Inside Lines exclusive: Cash-strapped British ABA pull out of boxing's world series

Alan Hubbard
Sunday 03 January 2010 01:00

The British Amateur Boxing Association will not be taking up the offer of a London franchise in the revolutionary new World Series tournament due to be launched later this year. I understand that a decision has been taken to pull out largely for financial reasons following the disappointing pre-Olympics shortfall in funding from UK Sport. The tournament, backed by AIBA, the sport's international governing body, had required a non-refundable £66,000 deposit by Christmas and BABA feel they cannot afford this in the current economic climate and that entering the series would be too great a financial risk. When amateur boxing received only half the anticipated £1.8 million it claimed was needed to prepare properly for an Olympics which now includes women boxers, BABA chairman Derek Mapp said they would need to undertake "exhaustive cuts". The women's programme could be the most affected with plans to hire an overseas coach now abandoned.
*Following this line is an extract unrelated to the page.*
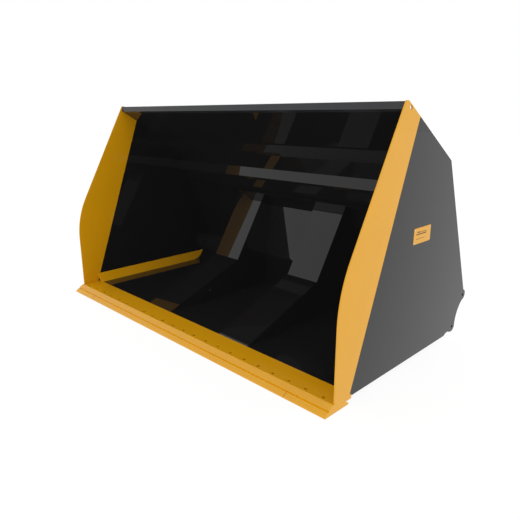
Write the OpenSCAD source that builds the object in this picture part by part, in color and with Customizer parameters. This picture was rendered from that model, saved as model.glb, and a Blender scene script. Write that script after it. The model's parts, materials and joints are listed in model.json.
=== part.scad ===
// Light-material loader bucket with a recessed two-bracket hitch, built up
// from folded sheets, plates, bars and bolted edge segments.
// +X is the bucket's right, -Y its cutting edge, +Z up. The origin is the
// middle of the footprint, on the surface that the bucket rests on.

/* [Bucket] */
// Width over the outer faces of the side plates
bucket_w = 2000; // [1960:10:2200]
// Thickness of the side plates and side edges
side_t = 6; // [5:0.5:8]
// Thickness of the folded shell sheets
sheet_t = 6; // [4:0.5:8]

/* [Side profile] */
// Lean of the mouth's side edge behind the vertical, in degrees
mouth_lean = 28.5; // [26:0.5:31]
// Radius that blends the upright foot of the side edge into its lean
mouth_r = 515; // [400:5:560]
// Height of the mouth's top corner above the base edge
mouth_h = 1098; // [1098:1:1120]
// Width of the side edge at its foot
side_edge_foot = 96; // [85:1:105]
// Lean of the side edge's rear boundary, in degrees
side_edge_lean = 19.9; // [18:0.1:21]
// Fall of the side plate's top boundary, in degrees
roof_fall = 31.1; // [30:0.1:32]
// Lean of the side plate's rear boundary, in degrees
rear_lean = 23.5; // [22.5:0.1:23.5]
// Depth from the mouth's foot to the side plate's upper rear corner
rear_corner_y = 779; // [770:1:779]
// Radius of the heel between the floor and the rear sheet
heel_r = 190; // [190:1:200]

/* [Cutting edges] */
// Thickness of the welded base edge
base_edge_t = 20; // [16:1:25]
// Depth of the base edge behind the mouth's foot
base_edge_back = 108; // [104:1:115]
// Reach of the base edge's nose in front of the mouth's foot
base_edge_nose = 32; // [26:1:40]
// Thickness of the bolt-on reversible edge
bolt_on_t = 19; // [16:1:25]
// Width of the bolt-on reversible edge
bolt_on_w = 148; // [140:1:152]
// Spacing of the edge bolts
bolt_pitch = 89.5; // [86:0.5:90]
// Radius of the tapped holes in the base edge
bolt_hole_r = 7; // [6:0.5:8]

/* [Hitch] */
// Distance of a pocket's inner cheek from the middle
pocket_in = 205; // [195:1:215]
// Distance of a pocket's outer cheek from the middle
pocket_out = 410; // [400:1:420]
// Thickness of the hitch plates
hitch_t = 20; // [16:1:22]
// Radius of the lower pin bores
pin_r = 20; // [15:0.5:22]
// Radius of the upper hooks
hook_r = 22.5; // [20:0.5:24]

/* [Hidden] */
$fn = 64;
steel_black = "#1b1b1d";
steel_grey = "#3a3b3d";
edge_yellow = "#e3a311";
bare_steel = "#9a9da1";

half_w = bucket_w / 2;
inner_w = half_w - side_t;

// Depths (y) and heights (z) below start at the foot of the mouth, on the
// top face of the base edge. in_place() moves them to the origin.
edge_stack = base_edge_t + bolt_on_t;
bolt_on_front = -56.5;
bolt_on_back = bolt_on_front + bolt_on_w;
ear_r = 27;
ear_hole_r = 7.5;
ear_rear = [1063, 166];
ear_low = [974, 19];
mid_y = (bolt_on_front + ear_rear[0] + ear_r) / 2;

// Mouth line: upright, then an arc, then straight up to the top corner
arc_z = 300;
arc_end = [mouth_r * (1 - cos(mouth_lean)), arc_z + mouth_r * sin(mouth_lean)];
apex = [arc_end[0] + tan(mouth_lean) * (mouth_h - arc_end[1]), mouth_h];
apex_flat = 16;
lift_hole = [398, 1073];
lift_hole_r = 9;

// Side plate: top boundary, upper rear corner, rear boundary
top_start = apex + [apex_flat, 0];
rear_corner = [rear_corner_y, mouth_h - tan(roof_fall) * (rear_corner_y - top_start[0])];
side_foot_z = -8;
// the side edge's rear boundary meets the top boundary here
seam_z = (mouth_h - tan(roof_fall) * (side_edge_foot - top_start[0]))
    / (1 + tan(roof_fall) * tan(side_edge_lean));
seam_top = [side_edge_foot + tan(side_edge_lean) * seam_z, seam_z];
ear_scoop_r = 145;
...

The men's programme will also have to be "revisited" said Mapp. Several aspects of the World Series still have to be formalised and I believe there are doubts that BABA would make money, or break even by entering a London team. Two months ago the former sports minister Richard Caborn hosted a reception at the House of Commons where AIBA president Dr C K Wu welcomed the likely inclusion of a London leg in a series based on professional rules, including no headguards or vests, designed to offer young amateur boxers an alternative to the pro ring by awarding substantial six-figure prizemoney. Last night an AIBA spokesman declined to comment but BABA's non-participation will be a blow to an event encompassing three continents.

Trust in Jean

Skim through the list of sports bods in the New Year Honours and you will find the name of Jean Pickering, MBE. A former Olympic hurdler, the widow of the late BBC commentator Ron Pickering's gong is surely one of the most deserved and overdue. Since Ron's death in 1991 she has helped a host of young athletes to achieve international success. Indeed, there is hardly a big name in British athletics who has not been aided by the trust fund she and son Shaun set up in memory of Ron – some 80 per cent of those who have represented Britain in recent years have shared in the £1 million raised, much of it by London Marathon competitors. Remarkably, at 80, Jean is now embarking on raising a further £1m before 2012. And, hearteningly, not all have just taken the money and run. Several of those assisted actually returned the cash. Among them are Dean Macey, Goldie Sayers and Jason Gardener. As ex-decathlete Macey said when giving Jean back his £1,000: "You helped me when I needed it, now use it to help others." Heartening, too, that an MBE has gone to another unsung heroine, 32-year-old Anna Hemmings, six times a world canoe champion who has now retired and, judging from a recent BBC video, is destined to make a name for herself in sports broadcasting.

China sin-drome

Last week China imprisoned a dissident for 11 years and executed a mentally disturbed Briton. Naturally, this would not have happened before or during the Olympics but those hollow words about improvements in human rights were cynically extinguished with the flame over the Bird's Nest. No doubt the IOC are proud.